Diversifying operations in the Middle East could also help it curry favour with analysts who have deemed Lukoil’s fee in Iraq too low – at US$1.50 per barrel, the cheapest of all the service contracts negotiated with Baghdad. On Friday, Lukoil ADRs trading in London closed at $53.15 each, down from a high of $66.50 in October.

“We are counting on investors and analysts to change their attitude to our operations in Iraq,” said Mr Kuzyaev. “They will see not only the risks but also the potential.”

Lukoil is awaiting seismic data on Iraq’s Block 10, a 5,500 square kilometre area close to West Qurna, where it and Japan’s Inpex won exploration rights in 2012.

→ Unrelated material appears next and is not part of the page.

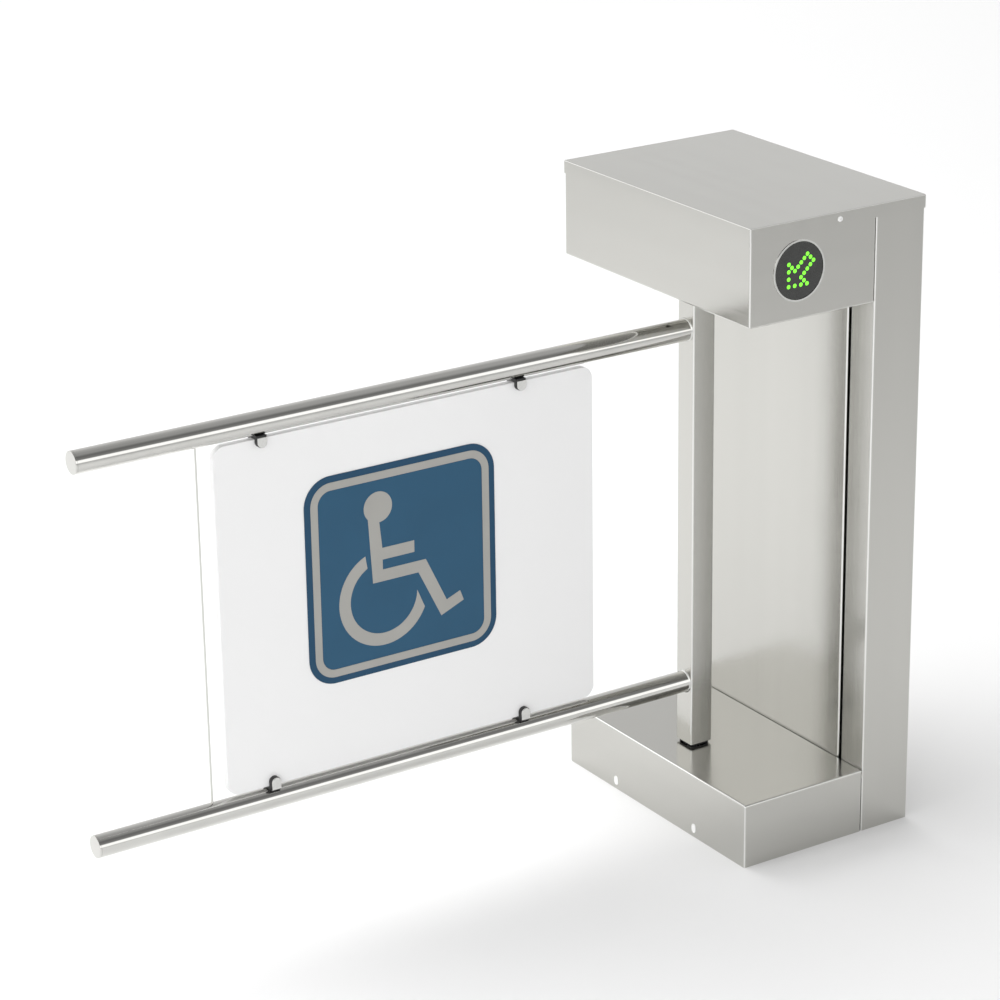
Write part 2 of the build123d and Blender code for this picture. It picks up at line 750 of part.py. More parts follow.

In Saudi Arabia, negotiations are under way to develop a reservoir in the Empty Quarter with an estimated 550 billion to 650 billion cubic metres of tight gas. Although the kingdom has not allowed foreign companies access to the world’s second largest oil reserves, it has turned to international expertise to develop gasfields to help meet its growing power demand. Lukoil is conducting a feasibility study after receiving “a sign” from the Saudi government that it might be willing to raise gas prices, said Mr Kuzyaev.

“We are evaluating the reservoirs and developing the feasibility study to develop the gas,” he said through a translator. “The decision is not only going to be on us but on the entire market. We’ve been negotiating for quite a while and we received a sign.”

Lukoil has also readied a consortium to bid in Lebanon’s first offshore licensing round. The auction for as much as 865 million barrels of reserves has been delayed three times because of political instability, and is now scheduled for April 10.

Lukoil moved the headquarters of its international operations to Dubai last year, relocating 400 employees from Moscow.